Later that year, she announced at the finish line of the New York City Marathon.

“Once you have New York City Marathon on your resume, sort of in any capacity, it’s a good thing,” she said.

After moving back to New Hampshire during the pandemic, she started announcing races for Millennium Running before eventually joining the Boston Marathon broadcast team.

Her first live television role happened almost by accident.

“One of the people from the world feed broadcast who does the finish line interviews was no longer able to do it,” she said. “And they were like, ‘Well, Ali is going to be here, and she talks for a living.’”

She had never done live TV before.

“They kind of gave me a shot,” she said. “And from there, that expanded into getting to do it in Boston every year.”

‘It changed everything’

In April 2023, Feller traveled to Eugene to run the Eugene Marathon.

She had trained intensely for the race — waking up at 4 a.m. for runs while preparing for her first marathon in seven years after becoming a mother.

While there, she discovered two lumps in her left breast.

“I ran the marathon,” she said. “I ran a personal best, and then I came home and started making doctor’s appointments.”

Soon after, she was diagnosed with stage 1 invasive ductal carcinoma breast cancer. She underwent a double mastectomy, reconstruction surgery, and chemotherapy.

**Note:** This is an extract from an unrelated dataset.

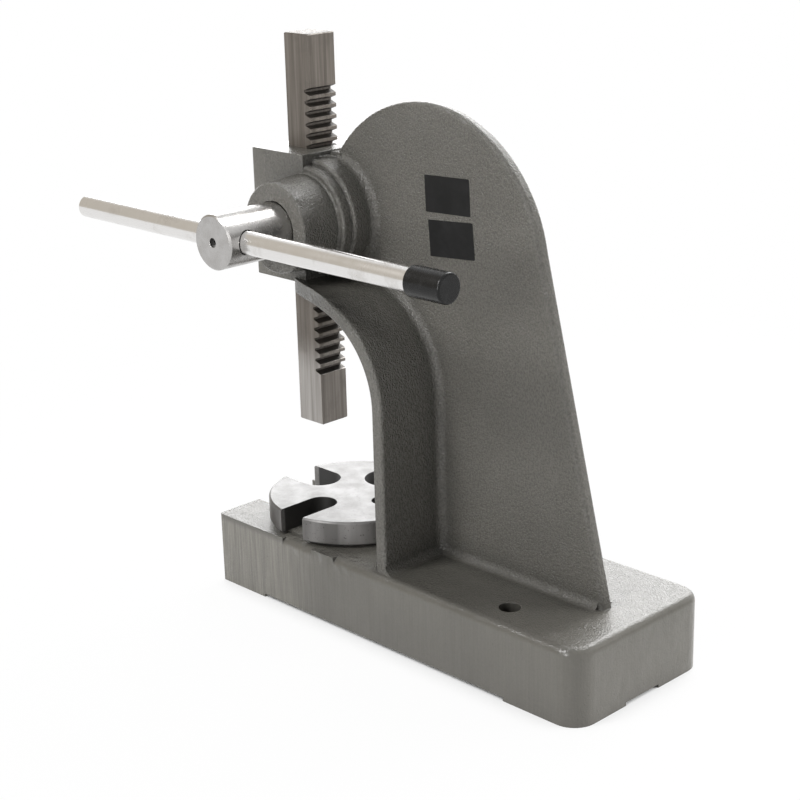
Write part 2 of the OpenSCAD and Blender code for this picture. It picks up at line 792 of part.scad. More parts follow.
module thrust_washer() {
    color(steel_grey) difference() {
        rod_y(pinion_x, pinion_z, washer_y, washer_y + washer_t, washer_d / 2);
        rod_y(pinion_x, pinion_z, washer_y - over, washer_y + washer_t + over,
            far_journal_r + run_gap);
    }
}

module retaining_collar() {
    color(steel_grey) difference() {
        chamfered_rod_y(collar_y, far_end_y, collar_d / 2, collar_chamfer);
        rod_y(pinion_x, pinion_z, collar_y - over, far_end_y + over, far_journal_r + run_gap);
        translate([pinion_x, collar_y + collar_w / 2, pinion_z])
            cylinder(h = collar_d, d = grub_d + 2 * thread_gap);
    }
}

module collar_set_screw() {
    z0 = pinion_z + far_journal_r + run_gap;
    color(dark_steel) translate([pinion_x, collar_y + collar_w / 2, z0]) difference() {
        cylinder(h = collar_screw_l, d = grub_d);
        translate([0, 0, collar_screw_l - grub_socket_depth]) linear_extrude(grub_socket_depth + over)
            circle(d = grub_af / cos(30), $fn = 6);
    }
}

module lever_bar() {
    x0 = pinion_x - lever_front;
    x1 = pinion_x + lever_back - cap_end_t;
    color(bright_steel) translate([x0, lever_y, pinion_z]) rotate([0, 90, 0]) rotate_extrude()
        polygon([[0, 0], [lever_r - lever_chamfer, 0], [lever_r, lever_chamfer],
            [lever_r, x1 - x0], [0, x1 - x0]]);
}

module lever_cap() {
    x1 = pinion_x + lever_back;
    edge = (cap_d - lever_d) / 2.5;
    color(cap_black) difference() {
        rod_x(x1 - cap_l, x1, lever_y, pinion_z, cap_d / 2);
        rod_x(x1 - cap_l - over, x1 - cap_end_t, lever_y, pinion_z, lever_r);
        translate([x1 - edge, lever_y, pinion_z]) rotate([0, 90, 0]) rotate_extrude()
            translate([cap_d / 2 - edge, 0]) edge_cut(edge);
    }
}

module lever_grub_screw() {
    y1 = lever_y - lever_r - lever_gap;
    color(dark_steel) difference() {
        rod_y(pinion_x, pinion_z, y1 - grub_l, y1, grub_d / 2);
        translate([pinion_x, 0, pinion_z]) along_y(y1 - grub_l - over, y1 - grub_l + grub_socket_depth)
            circle(d = grub_af / cos(30), $fn = 6);
    }
}

// One slot of the table plate, open outwards, at an angle from +X
module plate_slot(angle, w, tip) {
    rotate(angle) {
        translate([tip + w / 2, 0]) circle(d = w);
        translate([tip + w / 2, -w / 2]) square([plate_d, w]);
    }
}

module table_plate() {
    c = plate_chamfer;
    color(steel_grey) difference() {
        translate([plate_x, 0, plate_z0]) rotate_extrude($fn = round_steps)
            polygon([[0, 0], [plate_r - c, 0], [plate_r, c], [plate_r, plate_t - c],
                [plate_r - c, plate_t], [0, plate_t]]);
        translate([plate_x, 0, plate_z0 - over]) linear_extrude(plate_t + 2 * over) {
            plate_slot(180, slot_front_w, slot_front_tip);
            plate_slot(-90, slot_near_w, slot_near_tip);
            plate_slot(90, slot_far_w, slot_far_tip);
            plate_slot(0, slot_back_w, slot_back_tip);
        }
        translate([plate_x, 0, plate_z0 - over])
            cylinder(h = pin_up + 2 * over, d = pin_d + 2 * run_gap);
    }
}

module table_pin() {
    color(dark_steel) translate([plate_x, 0, plate_z0 - pin_down])
        cylinder(h = pin_down + pin_up, d = pin_d);
}

frame_casting();
front_cover();
cover_screws();
gib_strip();
gib_set_screws();
gib_lock_nuts();
ram();
pinion_shaft();
thrust_washer();
retaining_collar();
collar_set_screw();
lever_bar();
lever_cap();
lever_grub_screw();
table_plate();
table_pin();
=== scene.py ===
# %% [markdown]
# # A hand press, dressed in cast iron, paint and steel
#
# The construction is already finished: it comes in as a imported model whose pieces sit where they
# belong, in metres, with the bench at Z = 0. This script gives it its looks. We never touch a
# loaded mesh. We give each one a procedural material, add the thin things that a construction
# drawing leaves out, and set up a plain studio with the camera where the photographer stood.

import math

import bmesh
import bpy
from mathutils import Matrix, Vector


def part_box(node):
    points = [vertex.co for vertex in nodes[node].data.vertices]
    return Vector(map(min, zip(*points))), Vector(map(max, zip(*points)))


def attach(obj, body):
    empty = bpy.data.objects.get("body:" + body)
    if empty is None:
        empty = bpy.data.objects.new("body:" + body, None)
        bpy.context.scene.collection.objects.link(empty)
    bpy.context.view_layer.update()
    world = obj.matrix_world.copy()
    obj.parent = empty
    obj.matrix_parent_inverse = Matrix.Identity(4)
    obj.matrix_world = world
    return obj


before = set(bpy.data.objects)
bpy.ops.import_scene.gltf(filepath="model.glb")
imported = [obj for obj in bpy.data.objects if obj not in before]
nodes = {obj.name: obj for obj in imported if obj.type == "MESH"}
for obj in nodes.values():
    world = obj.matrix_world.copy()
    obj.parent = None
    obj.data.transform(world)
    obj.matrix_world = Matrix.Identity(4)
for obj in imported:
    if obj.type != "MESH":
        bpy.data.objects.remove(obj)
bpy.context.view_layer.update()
print("pieces in the model:", sorted(nodes))

# %% [markdown]
# ## Units and small helpers
#
# Blender works in metres here, while a machine shop thinks in millimetres, so we name the
# millimetre once and write sizes with it. Materials are node trees. To keep each recipe short we
# wrap a material in a small class: `node` adds a node with its settings and plugs, so a recipe
# reads from top to bottom like a list of ingredients.

# %% Millimetres and a small recipe book for materials
MM = 0.001


class Recipe:
    """A material under construction: a principled shader, its output and object coordinates."""

    def __init__(self, name):
        self.material = bpy.data.materials.new(name)
        self.material.use_nodes = True
        self.tree = self.material.node_tree
        self.shader = self.tree.nodes["Principled BSDF"]
        self.place = self.node("ShaderNodeTexCoord").outputs["Object"]

    def node(self, kind, settings=None, **plugs):
        """Adds a node. Plugs are inputs by name: a number, a colour or another node's output."""
        made = self.tree.nodes.new(kind)
        for key, value in (settings or {}).items():
            setattr(made, key, value)
        for key, value in plugs.items():
            self.plug(made.inputs[key.replace("_", " ")], value)
        return made

    def plug(self, socket, value):
        if isinstance(value, bpy.types.NodeSocket):
            self.tree.links.new(value, socket)
        else:
            socket.default_value = value

    def shine(self, **plugs):
        """Sets inputs of the principled shader."""
        for key, value in plugs.items():
            self.plug(self.shader.inputs[key.replace("_", " ")], value)

    def stretched(self, scale):
        """Object coordinates scaled by a different amount along X, Y and Z."""
        return self.node("ShaderNodeMapping", Vector=self.place, Scale=scale).outputs["Vector"]

    def noise(self, scale, detail=2.0, along=None, roughness=0.5):
        """Cloudy noise. Scale is in cells per metre, and along stretches it."""
        place = self.stretched(along) if along else self.place
        made = self.node("ShaderNodeTexNoise", Vector=place, Scale=scale, Detail=detail)
        made.inputs["Roughness"].default_value = roughness
        return made.outputs["Fac"]

    def remap(self, value, low, high, to_low=0.0, to_high=1.0, smooth=False):
        """Stretches a value from one range to another and clips it there."""
        kind = "SMOOTHSTEP" if smooth else "LINEAR"
        made = self.node("ShaderNodeMapRange", {"interpolation_type": kind}, Value=value)
        for key, number in zip(("From Min", "From Max", "To Min", "To Max"),
                               (low, high, to_low, to_high)):
            made.inputs[key].default_value = number
        return made.outputs["Result"]

    def maths(self, operation, a, b):
        made = self.node("ShaderNodeMath", {"operation": operation})
        self.plug(made.inputs[0], a)
        self.plug(made.inputs[1], b)
        return made.outputs["Value"]

    def blend(self, share, a, b):
        """Mixes two colours: a where the share is 0 and b where it is 1."""
        made = self.node("ShaderNodeMix", {"data_type": "RGBA"})
        self.plug(made.inputs["Factor"], share)
        self.plug(made.inputs[6], a)
        self.plug(made.inputs[7], b)
        return made.outputs[2]

    def bump(self, height, size, strength=1.0, over=None):
        """A relief of the given height in metres, laid over an earlier one."""
        made = self.node("ShaderNodeBump", Height=height, Distance=size, Strength=strength)
        if over is not None:
            self.plug(made.inputs["Normal"], over)
        return made.outputs["Normal"]

    def axis(self, which, source=None):
        """One coordinate of the place, or of another vector."""
        parts = self.node("ShaderNodeSeparateXYZ", Vector=source or self.place)
        return parts.outputs[which]

    def facing(self, which):
        """How far the surface faces along an axis, from -1 to 1."""
        return self.axis(which, self.node("ShaderNodeNewGeometry").outputs["Normal"])

    def steep(self, low=0.3, high=0.8):
        """1 on upright walls and 0 on level faces."""
        return self.remap(self.maths("ABSOLUTE", self.facing("Z"), 0.0), low, high, 1.0, 0.0)

    def soft_edges(self, radius):
        """The surface's direction, turned smoothly over sharp edges as if they were rounded."""
        return self.node("ShaderNodeBevel", {"samples": 6}, Radius=radius).outputs["Normal"]

    def along_edges(self, rounded):
        """1 along the edges that soft_edges rounds and 0 on the faces between them."""
        flat = self.node("ShaderNodeNewGeometry").outputs["Normal"]
        turn = self.node("ShaderNodeVectorMath", {"operation": "DOT_PRODUCT"})
        self.plug(turn.inputs[0], rounded)
        self.plug(turn.inputs[1], flat)
        return self.remap(turn.outputs["Value"], 0.90, 0.99, 1.0, 0.0)

    def far_from(self, x, y):
        """The distance from an upright axis through X and Y."""
        shift = self.node("ShaderNodeMapping", Vector=self.place, Location=(-x, -y, 0),
                          Scale=(1, 1, 0))
        length = self.node("ShaderNodeVectorMath", {"operation": "LENGTH"},
                           Vector=shift.outputs[0])
        return length.outputs["Value"]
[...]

Then, in May 2025, came another devastating diagnosis: stage 4 cancer that had spread to her bones.

“It’s been a shit show,” she said candidly.

Feller said the hardest part initially wasn’t even the treatment, it was the shock and the bureaucracy.

“You don’t really get time to think about or process the early diagnosis,” she said. “Because it’s immediately, ‘Okay, I have to learn what to do about this.’”

She made calls to insurance companies, scheduled appointments, researched doctors, and tried to navigate the healthcare system while barely sleeping.

“I would just be up at 2 a.m. crying, hoping it was a bad dream,” she said.

The second diagnosis felt even more terrifying.

“When I heard stage four, my first thought is, ‘I’m about to leave my daughter without a mother,’” she said.

Running differently now

Today, Feller is on maintenance therapy after completing 11 rounds of chemotherapy. She receives infusions every three weeks at Dartmouth-Hitchcock Medical Center, injections every four weeks, and she undergoes regular scans and ongoing treatment. She also plans to undergo preventative surgery this summer because she carries the BRCA2 gene mutation, which increases her risk for ovarian cancer.

Cancer has fundamentally changed her relationship with running.

“Running used to be something that I really obsessed over,” she said. “And now it’s something where it’s like, I’m lucky if I get to get out for a run.”

That perspective has reshaped how she talks about the sport.

“I hate when runners are like, ‘I have to go for a run,’” she said. “I’m just like, ‘Oh my God, you’re so lucky that you even get to.’”

Even through chemotherapy, the running community remained constant.

“The beautiful thing about the running piece is that it’s always been there for me to come back to,” she said. “The community has been there for me to come back to.”

She often thinks about a quote she sees repeated online:

“Healthy people want lots of things, but sick people just want one thing.”

Sharing it all publicly

Feller has documented much of her cancer journey online through Instagram, newsletters, and podcast conversations, often with striking honesty.

“That comes very naturally,” she said. “I’m an oversharer.”

She said openness has actually made the experience easier.

“The more people in my life and beyond who knew what I was going through, the easier time I would have,” she said.

That transparency has created a deeply loyal community around her work, one that has rallied around her during treatments, surgeries, and difficult days.

She also says documenting everything has helped preserve moments she otherwise might have forgotten.

“There’s so much when you’re in the thick of some of this that feels like a blur,” she said. “Because I’ve documented so much of this, I actually think it’s kind of nice to be able to look back on it.”

Sometimes, she said, revisiting old posts reminds her just how much she has survived.

“For someone who doesn’t really give myself any credit, sometimes I will look back, and I’m like, ‘Dang, I actually have been through it,’” she said.